Before we move on, I would like to remind you that the bark from the birch is a natural resource and should only be harvested as needed.
To begin the process, one will need to first collect the bark. This step is easy to do and only requires you to pull up the lifted pieces of bark. When doing this, do not create a ring around the tree. This will kill the tree and frankly you do not need that much.
Once the bark is collected, you will need to store it away in your pack. When you are ready to start your fire, pull out your bark but………..do not just throw it into the fire. A big piece of bark will burn but the goal is to increase the temperature of the fire so that other pieces of wood will catch on fire. The best approach is to pull out your knife and begin shredding the bark. Believe it or not, a little will do you so if you plan to be out for awhile make sure to budget out your birch bark.
After the bark has been shredded, light it and slowly begin to add small pieces of tinder. Continue to add wood to your fire as it heats up. Now you have a heat and safety.

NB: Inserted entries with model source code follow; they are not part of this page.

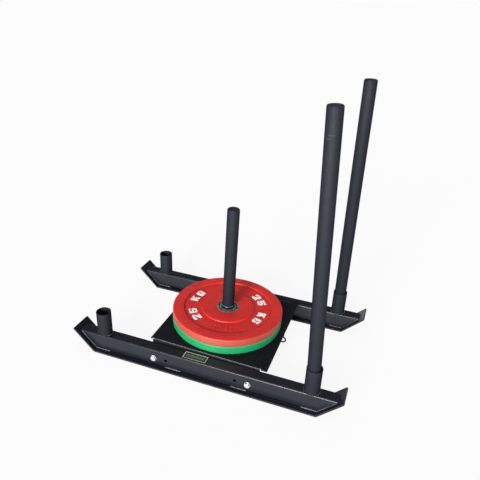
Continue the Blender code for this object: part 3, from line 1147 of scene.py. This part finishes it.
@dataclass(frozen=True)
class TubePlug:
    """The moulded plug in one end of a tube, with a crown over the tube's wall and ribs on its stem."""

    node: str
    body: Body
    axis: Axis
    crown: float = CAP_CROWN
    crown_round: float = 0.0062
    dome: float = 0.0014
    downward: bool = False
    sides: int = 96
    seat_round: float = 0.0004
    rib: float = 0.0001
    rib_half: float = 0.0012
    ribs: int = 4
    floor_depth: float = 0.002
    crown_steps: int = 8
    smooth: float = 50.0

    def build(self) -> None:
        """Builds the plug that stands for the node."""
        low, high = self.axis.span(self.node)
        mesh = revolved(self.profile(self.axis.reach(self.node)[1], high - low), self.sides, closed=False)
        place = self.axis.matrix(high - self.crown)
        if self.downward:
            place = self.axis.matrix(low + self.crown) @ Matrix.Rotation(math.pi, 4, "X")
        finishes = (Finishes.PLASTIC,)
        name = f"{self.node}_plug"
        make_piece(name, mesh, self.body, finishes, place, (self.node,), self.smooth)

    def profile(self, outer: float, length: float) -> list[Point2]:
        """Makes the plug's outline.

        Args:
            outer: The crown's radius.
            length: The plug's whole length.

        Returns:
            The (r, z) outline, with the crown above z = 0 and the stem below.
        """
        stem = outer - TUBE_WALL - PLUG_CLEARANCE
        root, hollow = stem - self.rib, stem - TUBE_WALL
        depth = length - self.crown
        outline = [(0.0, -self.floor_depth), (hollow, -self.floor_depth), (hollow, -depth), (root, -depth)]
        for i in range(self.ribs):
            z = -depth + (i + 0.5) * depth / (self.ribs + 0.5)
            outline += [(root, z - self.rib_half), (stem, z), (root, z + self.rib_half)]
        shoulder = [(stem, 0.0), (outer, 0.0), (outer, self.crown - self.dome), (0.0, self.crown)]
        radii = [0.0, self.seat_round, self.crown_round, 0.0]
        return outline + filleted(shoulder, radii, self.crown_steps, closed=False)


@dataclass(frozen=True)
class WeldBead:
    """A weld along a path: overlapping scales on a low round ridge."""

    name: str
    path: tuple[Vector, ...]
    width: float
    looped: bool = False
    finish: Finish = Finishes.WELD
    pitch: float = 0.0042
    around: int = 8
    steps_in_scale: int = 4
    least_steps: int = 8
    least_swell: float = 0.82
    scale_swell: float = 0.30
    scale_fall: float = 1.6
    drifts: tuple[Point3, ...] = ((0.05, 911.0, 0.0), (0.04, 373.0, 1.3))
    end_length: float = 0.9
    end_size: float = 0.22
    crown_height: float = 0.80
    root_depth: float = 0.55
    rounding: float = 1e-9
    smooth: float = 60.0

    def stations(self) -> list[tuple[Vector, Vector, float]]:
        """Finds points along the path, a part of a scale apart.

        Returns:
            Each point with the path's direction there and its distance from the start.
        """
        points = [*self.path, self.path[0]] if self.looped else self.path
        lengths = [(end - start).length for start, end in zip(points, points[1:])]
        total = sum(lengths)
        count = max(self.least_steps, round(total / self.pitch * self.steps_in_scale))
        found = []
        for i in range(count if self.looped else count + 1):
            target = total * i / count
            k, passed = 0, 0.0
            while k < len(lengths) - 1 and passed + lengths[k] < target - self.rounding:
                passed += lengths[k]
                k += 1
            direction = (points[k + 1] - points[k]).normalized()
            share = (target - passed) / lengths[k]
            found.append((points[k].lerp(points[k + 1], share), direction, target))
        return found

    def radius(self, distance: float, total: float) -> float:
        """Finds the bead's radius, which swells over each scale and shrinks at the ends.

        Args:
            distance: How far along the bead.
            total: The bead's length.

        Returns:
            The radius.
        """
        scale = (distance / self.pitch) % 1.0
        swell = self.least_swell + self.scale_swell * scale * math.exp(1.0 - self.scale_fall * scale)
        swell += sum(size * math.sin(distance * waves + shift) for size, waves, shift in self.drifts)
        if self.looped:
            return self.width / 2 * swell
        from_end = min(distance, total - distance) / (self.width * self.end_length)
        return self.width / 2 * swell * max(self.end_size, min(1.0, math.sqrt(max(from_end, 0.0))))

    def build(self, outward: Vector) -> None:
        """Makes the bead.

        Args:
            outward: The direction that the middle of the bead's ridge faces.
        """
        mesh = bmesh.new()
        rings = []
        stations = self.stations()
        total = stations[-1][2]
        for place, direction, distance in stations:
            radius = self.radius(distance, total)
            across = direction.cross(outward).normalized()
            up = across.cross(direction).normalized()
            ring = []
            for angle in turns(self.around):
                flat = self.crown_height if math.sin(angle) > 0 else self.root_depth
                beside, above = radius * math.cos(angle), radius * flat * math.sin(angle)
                ring.append(mesh.verts.new(place + across * beside + up * above))
            rings.append(ring)
        if not self.looped:
            mesh.faces.new(rings[0])
            mesh.faces.new(rings[-1])
        skin(mesh, rings, self.looped)
        make_piece(self.name, mesh, Body.BASE, (self.finish,), smooth=self.smooth)


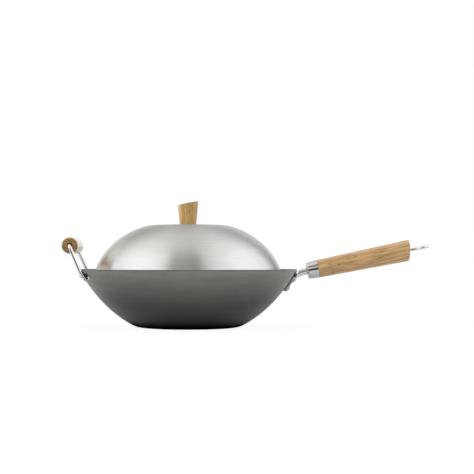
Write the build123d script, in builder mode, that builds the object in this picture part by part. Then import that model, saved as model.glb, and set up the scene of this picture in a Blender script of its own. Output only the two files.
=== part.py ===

If you have collected your birch bark before your campout then you can properly dry it out. This process is easy. Once you have harvest your birch bark, go ahead and shred it up. Lay it outside to dry for a day or so. After the bark has dried out, store it in a plastic bag that is resealable and use as described previously.
While I never encourage individuals to strip bark off of trees, there are a few times that this measure is needed. When harvesting your bark, always abide by any natural resource regulation that is in place for the location by which you are camping.